Talking about the experience of working with Bridgers and Dacus, Baker admitted, “I almost said magic, and then I made myself say something less genuine. So I want to edit it” to reinsert the word. Interjected Dacus: ” I would say that, inherently, ‘magic’ is super queer.”

Some of the new songs were more collabortive band efforts than others, but nearly all of them have some kind of lyric input from the others, even if it’s just a couple of words that changed in a group edit.

Said Dacus, “I wrote a song, ‘We’re in Love,’ for them, but there are like one-word changes that Phoebe made that like opened up the whole meaning of the song. Like the color of a flower. There’s a carnation line, and it was white, which I just picked, and then she was like, ‘Make it pink,’ because it’s a reference.”

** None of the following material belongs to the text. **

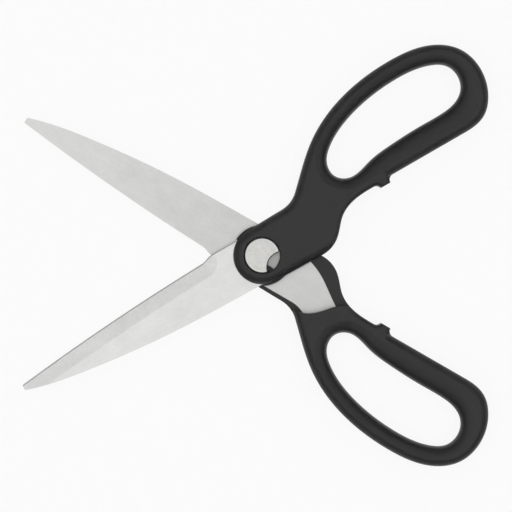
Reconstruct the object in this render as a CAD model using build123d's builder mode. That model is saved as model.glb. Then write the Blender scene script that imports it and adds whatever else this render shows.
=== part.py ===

Bridgers elaborated. “You can, there’s a mark. “My mother is here. Where’s my mom? Throw a hand up in the air. There’s a Marty Robbins song that my grandmother used to love, and it’s like, ‘A white sport coat and a pink carnation. I’m all alone at the dance…’ And Lucy’s song is about trying to connect with somebody in another life — and how would you find that person? ‘I’ll be the boy with a pink carnation.’” Another reason for the line edit: “Elliott Smith tried to wear a pink carnation with his white suit at the Oscars. And the Oscars were like, ‘It looks corny.’” Vindication for Smith’s couture instincts, in a Boygenius song, at last.

The questions from the audience weren’t all on the heady side. One attendee asked the band to name her new Chihuahua. Coming up with names simultaneously on the count of three, Bridgers picked “Greg,” Baker picked “Peanut” and Dacus said “Four” (“because four comes after three”).

The short film might be the first exposure most music fans have had to Stewart as a director, but she previously wrote and directed a short, “Come Swim,” that screened at both the Cannes and Sundance festivals. She’s due to make a bigger splash in the filmmaking world with a feature debut, “The Chronology of Water,” for Ridley Scott’s production company, Scott Free.